**Short problem**
Give back the full material, exactly as it reads.

**Data section**
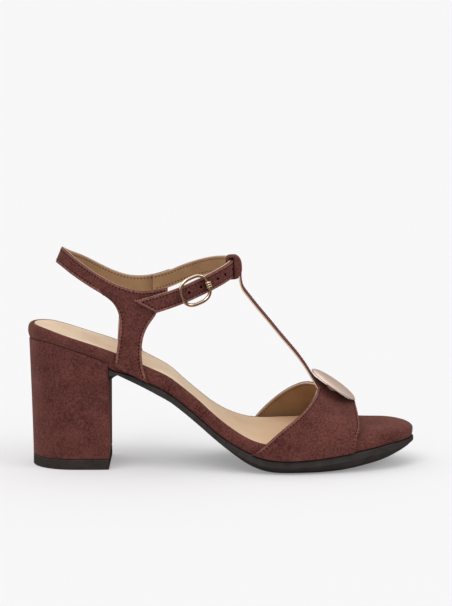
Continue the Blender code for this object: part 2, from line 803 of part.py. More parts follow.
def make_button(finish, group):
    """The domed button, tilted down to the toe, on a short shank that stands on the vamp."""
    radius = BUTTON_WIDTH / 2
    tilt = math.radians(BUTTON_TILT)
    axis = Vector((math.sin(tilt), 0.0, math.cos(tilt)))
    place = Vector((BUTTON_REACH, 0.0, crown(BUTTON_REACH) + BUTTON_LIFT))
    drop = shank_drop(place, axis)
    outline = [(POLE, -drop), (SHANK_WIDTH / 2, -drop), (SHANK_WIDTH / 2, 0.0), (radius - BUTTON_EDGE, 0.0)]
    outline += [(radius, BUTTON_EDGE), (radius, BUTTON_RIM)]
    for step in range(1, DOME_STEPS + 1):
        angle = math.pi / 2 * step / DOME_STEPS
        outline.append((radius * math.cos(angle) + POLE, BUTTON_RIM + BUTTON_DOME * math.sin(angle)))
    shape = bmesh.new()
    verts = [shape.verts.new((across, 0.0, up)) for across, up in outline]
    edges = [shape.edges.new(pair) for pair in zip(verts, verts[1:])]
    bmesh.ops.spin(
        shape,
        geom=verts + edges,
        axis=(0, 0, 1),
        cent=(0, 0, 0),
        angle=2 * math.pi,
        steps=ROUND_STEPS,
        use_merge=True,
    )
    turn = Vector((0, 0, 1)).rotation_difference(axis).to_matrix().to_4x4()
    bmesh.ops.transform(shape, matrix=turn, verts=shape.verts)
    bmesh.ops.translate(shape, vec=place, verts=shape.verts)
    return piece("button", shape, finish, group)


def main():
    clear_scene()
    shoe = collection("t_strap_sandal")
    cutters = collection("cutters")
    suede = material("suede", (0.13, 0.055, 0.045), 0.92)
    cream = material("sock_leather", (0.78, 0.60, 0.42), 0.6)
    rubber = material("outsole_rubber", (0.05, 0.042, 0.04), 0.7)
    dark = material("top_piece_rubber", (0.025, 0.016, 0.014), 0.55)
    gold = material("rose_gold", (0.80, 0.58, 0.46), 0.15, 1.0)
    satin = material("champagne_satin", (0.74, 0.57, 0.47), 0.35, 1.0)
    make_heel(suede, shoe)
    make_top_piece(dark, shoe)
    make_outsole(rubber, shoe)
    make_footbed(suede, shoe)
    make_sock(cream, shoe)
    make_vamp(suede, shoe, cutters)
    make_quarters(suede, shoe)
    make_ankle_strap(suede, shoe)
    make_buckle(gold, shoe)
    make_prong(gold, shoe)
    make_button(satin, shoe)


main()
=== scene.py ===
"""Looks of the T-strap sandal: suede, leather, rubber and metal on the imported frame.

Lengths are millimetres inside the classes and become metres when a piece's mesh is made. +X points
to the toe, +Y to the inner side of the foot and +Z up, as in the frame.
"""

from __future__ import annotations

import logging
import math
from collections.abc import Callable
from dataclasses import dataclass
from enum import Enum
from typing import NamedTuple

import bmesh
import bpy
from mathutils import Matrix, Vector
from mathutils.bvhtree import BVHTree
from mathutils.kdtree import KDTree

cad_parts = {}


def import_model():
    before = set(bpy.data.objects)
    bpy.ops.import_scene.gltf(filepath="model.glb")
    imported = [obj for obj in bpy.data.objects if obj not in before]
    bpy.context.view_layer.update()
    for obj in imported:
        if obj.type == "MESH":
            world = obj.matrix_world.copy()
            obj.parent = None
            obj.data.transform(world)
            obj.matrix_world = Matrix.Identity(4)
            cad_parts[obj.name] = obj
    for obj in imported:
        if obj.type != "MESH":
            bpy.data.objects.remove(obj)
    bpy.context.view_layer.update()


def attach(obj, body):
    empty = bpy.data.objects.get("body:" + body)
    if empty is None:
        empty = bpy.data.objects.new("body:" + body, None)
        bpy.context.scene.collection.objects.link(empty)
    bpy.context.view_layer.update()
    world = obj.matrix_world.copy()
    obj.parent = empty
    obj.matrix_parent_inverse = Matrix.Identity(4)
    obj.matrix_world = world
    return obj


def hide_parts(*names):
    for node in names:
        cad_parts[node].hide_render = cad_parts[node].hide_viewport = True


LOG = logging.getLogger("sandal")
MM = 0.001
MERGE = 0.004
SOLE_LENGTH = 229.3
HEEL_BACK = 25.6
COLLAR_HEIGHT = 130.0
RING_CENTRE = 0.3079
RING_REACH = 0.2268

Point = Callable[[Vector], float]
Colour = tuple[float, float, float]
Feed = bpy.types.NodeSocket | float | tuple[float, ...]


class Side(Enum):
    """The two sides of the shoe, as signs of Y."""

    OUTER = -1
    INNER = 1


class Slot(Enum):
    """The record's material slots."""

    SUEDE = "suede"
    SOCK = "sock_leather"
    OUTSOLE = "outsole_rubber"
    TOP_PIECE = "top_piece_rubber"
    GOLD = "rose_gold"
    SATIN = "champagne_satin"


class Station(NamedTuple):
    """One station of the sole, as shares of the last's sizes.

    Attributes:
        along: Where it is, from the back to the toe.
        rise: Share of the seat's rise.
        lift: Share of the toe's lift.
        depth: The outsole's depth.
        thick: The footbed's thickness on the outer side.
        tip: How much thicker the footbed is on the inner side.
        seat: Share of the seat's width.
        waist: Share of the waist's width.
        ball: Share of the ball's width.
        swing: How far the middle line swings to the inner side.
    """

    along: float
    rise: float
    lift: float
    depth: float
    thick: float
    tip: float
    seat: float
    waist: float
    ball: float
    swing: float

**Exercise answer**
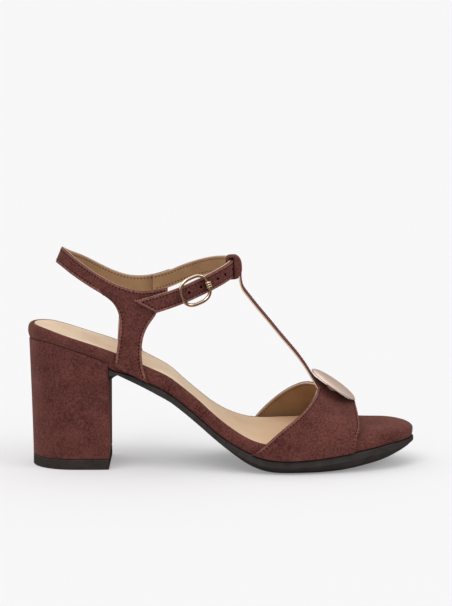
Continue the Blender code for this object: part 2, from line 803 of part.py. More parts follow.
def make_button(finish, group):
    """The domed button, tilted down to the toe, on a short shank that stands on the vamp."""
    radius = BUTTON_WIDTH / 2
    tilt = math.radians(BUTTON_TILT)
    axis = Vector((math.sin(tilt), 0.0, math.cos(tilt)))
    place = Vector((BUTTON_REACH, 0.0, crown(BUTTON_REACH) + BUTTON_LIFT))
    drop = shank_drop(place, axis)
    outline = [(POLE, -drop), (SHANK_WIDTH / 2, -drop), (SHANK_WIDTH / 2, 0.0), (radius - BUTTON_EDGE, 0.0)]
    outline += [(radius, BUTTON_EDGE), (radius, BUTTON_RIM)]
    for step in range(1, DOME_STEPS + 1):
        angle = math.pi / 2 * step / DOME_STEPS
        outline.append((radius * math.cos(angle) + POLE, BUTTON_RIM + BUTTON_DOME * math.sin(angle)))
    shape = bmesh.new()
    verts = [shape.verts.new((across, 0.0, up)) for across, up in outline]
    edges = [shape.edges.new(pair) for pair in zip(verts, verts[1:])]
    bmesh.ops.spin(
        shape,
        geom=verts + edges,
        axis=(0, 0, 1),
        cent=(0, 0, 0),
        angle=2 * math.pi,
        steps=ROUND_STEPS,
        use_merge=True,
    )
    turn = Vector((0, 0, 1)).rotation_difference(axis).to_matrix().to_4x4()
    bmesh.ops.transform(shape, matrix=turn, verts=shape.verts)
    bmesh.ops.translate(shape, vec=place, verts=shape.verts)
    return piece("button", shape, finish, group)


def main():
    clear_scene()
    shoe = collection("t_strap_sandal")
    cutters = collection("cutters")
    suede = material("suede", (0.13, 0.055, 0.045), 0.92)
    cream = material("sock_leather", (0.78, 0.60, 0.42), 0.6)
    rubber = material("outsole_rubber", (0.05, 0.042, 0.04), 0.7)
    dark = material("top_piece_rubber", (0.025, 0.016, 0.014), 0.55)
    gold = material("rose_gold", (0.80, 0.58, 0.46), 0.15, 1.0)
    satin = material("champagne_satin", (0.74, 0.57, 0.47), 0.35, 1.0)
    make_heel(suede, shoe)
    make_top_piece(dark, shoe)
    make_outsole(rubber, shoe)
    make_footbed(suede, shoe)
    make_sock(cream, shoe)
    make_vamp(suede, shoe, cutters)
    make_quarters(suede, shoe)
    make_ankle_strap(suede, shoe)
    make_buckle(gold, shoe)
    make_prong(gold, shoe)
    make_button(satin, shoe)


main()
=== scene.py ===
"""Looks of the T-strap sandal: suede, leather, rubber and metal on the imported frame.

Lengths are millimetres inside the classes and become metres when a piece's mesh is made. +X points
to the toe, +Y to the inner side of the foot and +Z up, as in the frame.
"""

from __future__ import annotations

import logging
import math
from collections.abc import Callable
from dataclasses import dataclass
from enum import Enum
from typing import NamedTuple

import bmesh
import bpy
from mathutils import Matrix, Vector
from mathutils.bvhtree import BVHTree
from mathutils.kdtree import KDTree

cad_parts = {}


def import_model():
    before = set(bpy.data.objects)
    bpy.ops.import_scene.gltf(filepath="model.glb")
    imported = [obj for obj in bpy.data.objects if obj not in before]
    bpy.context.view_layer.update()
    for obj in imported:
        if obj.type == "MESH":
            world = obj.matrix_world.copy()
            obj.parent = None
            obj.data.transform(world)
            obj.matrix_world = Matrix.Identity(4)
            cad_parts[obj.name] = obj
    for obj in imported:
        if obj.type != "MESH":
            bpy.data.objects.remove(obj)
    bpy.context.view_layer.update()


def attach(obj, body):
    empty = bpy.data.objects.get("body:" + body)
    if empty is None:
        empty = bpy.data.objects.new("body:" + body, None)
        bpy.context.scene.collection.objects.link(empty)
    bpy.context.view_layer.update()
    world = obj.matrix_world.copy()
    obj.parent = empty
    obj.matrix_parent_inverse = Matrix.Identity(4)
    obj.matrix_world = world
    return obj


def hide_parts(*names):
    for node in names:
        cad_parts[node].hide_render = cad_parts[node].hide_viewport = True


LOG = logging.getLogger("sandal")
MM = 0.001
MERGE = 0.004
SOLE_LENGTH = 229.3
HEEL_BACK = 25.6
COLLAR_HEIGHT = 130.0
RING_CENTRE = 0.3079
RING_REACH = 0.2268

Point = Callable[[Vector], float]
Colour = tuple[float, float, float]
Feed = bpy.types.NodeSocket | float | tuple[float, ...]


class Side(Enum):
    """The two sides of the shoe, as signs of Y."""

    OUTER = -1
    INNER = 1


class Slot(Enum):
    """The record's material slots."""

    SUEDE = "suede"
    SOCK = "sock_leather"
    OUTSOLE = "outsole_rubber"
    TOP_PIECE = "top_piece_rubber"
    GOLD = "rose_gold"
    SATIN = "champagne_satin"


class Station(NamedTuple):
    """One station of the sole, as shares of the last's sizes.

    Attributes:
        along: Where it is, from the back to the toe.
        rise: Share of the seat's rise.
        lift: Share of the toe's lift.
        depth: The outsole's depth.
        thick: The footbed's thickness on the outer side.
        tip: How much thicker the footbed is on the inner side.
        seat: Share of the seat's width.
        waist: Share of the waist's width.
        ball: Share of the ball's width.
        swing: How far the middle line swings to the inner side.
    """

    along: float
    rise: float
    lift: float
    depth: float
    thick: float
    tip: float
    seat: float
    waist: float
    ball: float
    swing: float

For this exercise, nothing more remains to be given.